SUPPLIED MATERIAL =>
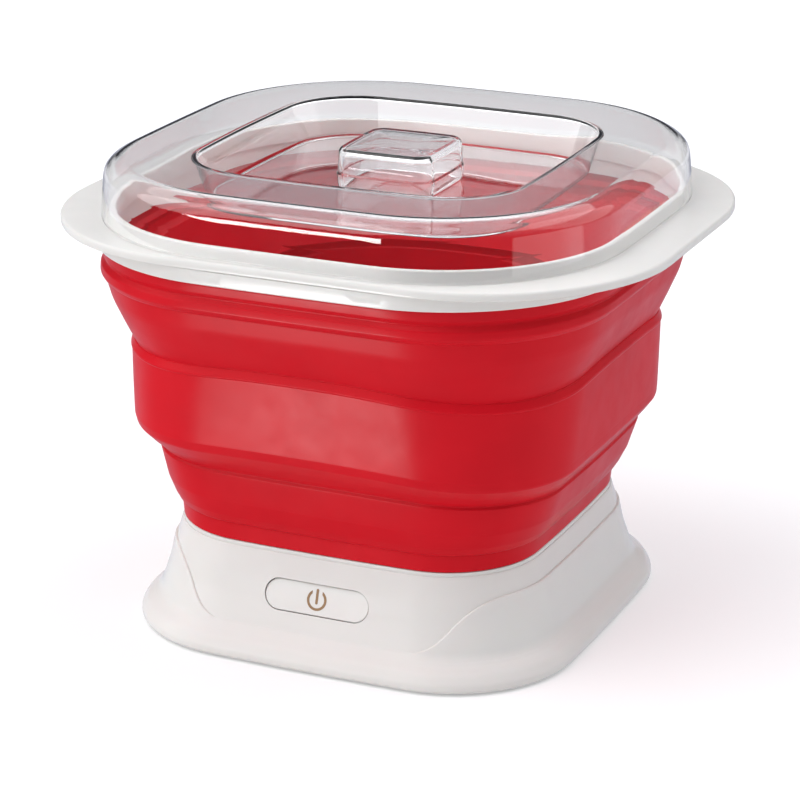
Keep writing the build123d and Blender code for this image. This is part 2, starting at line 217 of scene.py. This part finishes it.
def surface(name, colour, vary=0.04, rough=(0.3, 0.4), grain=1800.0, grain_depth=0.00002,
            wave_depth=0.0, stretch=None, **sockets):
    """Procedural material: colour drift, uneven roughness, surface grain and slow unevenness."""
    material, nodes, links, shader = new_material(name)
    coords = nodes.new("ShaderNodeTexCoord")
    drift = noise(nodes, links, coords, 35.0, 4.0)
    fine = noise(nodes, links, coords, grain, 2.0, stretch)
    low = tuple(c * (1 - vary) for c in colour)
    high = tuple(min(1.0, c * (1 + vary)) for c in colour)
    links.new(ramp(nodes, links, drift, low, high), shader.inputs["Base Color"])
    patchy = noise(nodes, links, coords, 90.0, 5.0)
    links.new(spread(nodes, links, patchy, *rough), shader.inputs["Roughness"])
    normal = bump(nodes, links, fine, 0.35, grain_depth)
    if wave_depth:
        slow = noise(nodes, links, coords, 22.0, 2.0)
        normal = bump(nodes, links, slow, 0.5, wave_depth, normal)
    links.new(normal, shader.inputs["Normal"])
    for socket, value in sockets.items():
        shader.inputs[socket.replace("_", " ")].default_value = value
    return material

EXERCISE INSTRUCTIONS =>
Output the listing above exactly as it appears.

EXERCISE RESPONSE =>
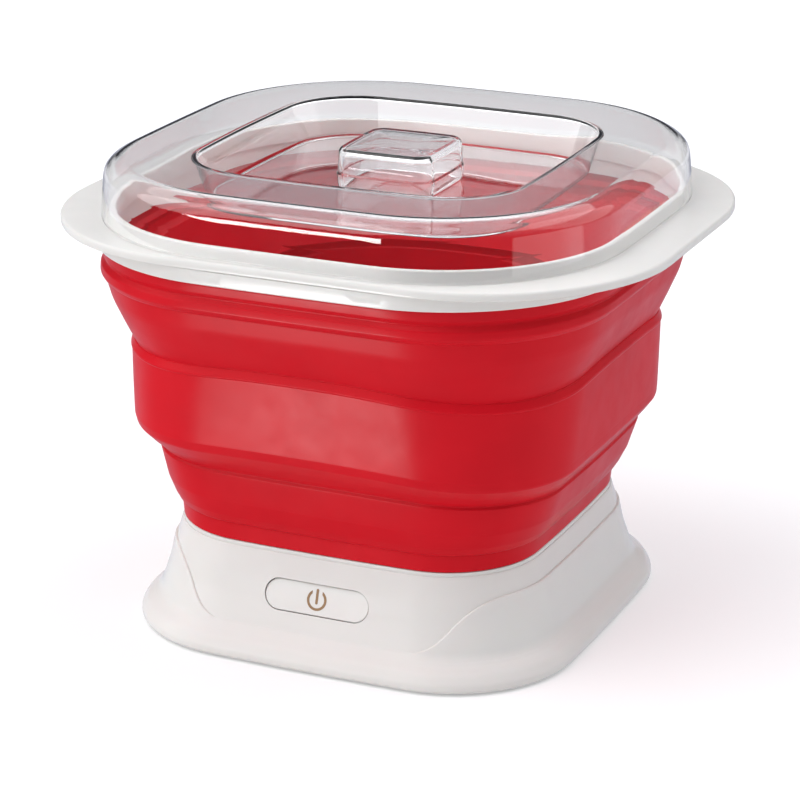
Keep writing the build123d and Blender code for this image. This is part 2, starting at line 217 of scene.py. This part finishes it.
def surface(name, colour, vary=0.04, rough=(0.3, 0.4), grain=1800.0, grain_depth=0.00002,
            wave_depth=0.0, stretch=None, **sockets):
    """Procedural material: colour drift, uneven roughness, surface grain and slow unevenness."""
    material, nodes, links, shader = new_material(name)
    coords = nodes.new("ShaderNodeTexCoord")
    drift = noise(nodes, links, coords, 35.0, 4.0)
    fine = noise(nodes, links, coords, grain, 2.0, stretch)
    low = tuple(c * (1 - vary) for c in colour)
    high = tuple(min(1.0, c * (1 + vary)) for c in colour)
    links.new(ramp(nodes, links, drift, low, high), shader.inputs["Base Color"])
    patchy = noise(nodes, links, coords, 90.0, 5.0)
    links.new(spread(nodes, links, patchy, *rough), shader.inputs["Roughness"])
    normal = bump(nodes, links, fine, 0.35, grain_depth)
    if wave_depth:
        slow = noise(nodes, links, coords, 22.0, 2.0)
        normal = bump(nodes, links, slow, 0.5, wave_depth, normal)
    links.new(normal, shader.inputs["Normal"])
    for socket, value in sockets.items():
        shader.inputs[socket.replace("_", " ")].default_value = value
    return material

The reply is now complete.